Jensen's Reality Bubble at Computex 2026


He Didn't Get the Memo. Again.

Jensen Huang was at Computex 2026 this week, and he had a big day. Several big days, actually. Let's go through them.

First, he told the room that AI reducing jobs is "complete nonsense." His evidence? Software engineers are being hired more because AI makes them more productive. Therefore, jobs. Problem solved. He threw out some numbers — 30 million developers, $3 trillion in salaries, $100 trillion in economic output — that nobody in the room seemed to have a source for, but they sounded very confident on stage, so.

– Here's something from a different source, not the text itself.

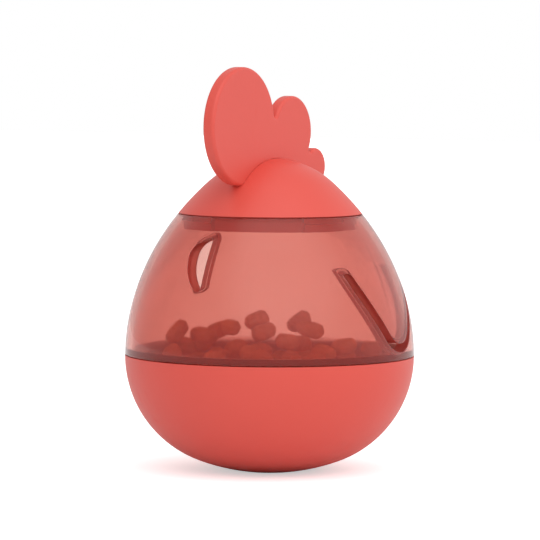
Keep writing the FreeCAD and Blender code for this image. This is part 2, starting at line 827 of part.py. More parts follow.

Then, apparently in the same afternoon, he explained that the future of personal computing is an AI agent with a name that texts you on WhatsApp and calls you while you're away from your desk. Sits in a nice box. Runs continuously. Does things on your behalf at all times. "Tell me that's not R2D2," he said. "Tell me that's not cool."

Then, when asked about putting RTX Spark into a gaming handheld — you know, the thing Nvidia has literal Switch 2 expertise building — he said Nvidia was too busy with the "gigantic project" of "reinventing the PC after 40 years" to focus on that. Which, as I wrote yesterday, is the ARM play Nvidia built with Microsoft — three years in the making, hundreds of people, the whole thing. Gamers built Nvidia. Nvidia is busy now.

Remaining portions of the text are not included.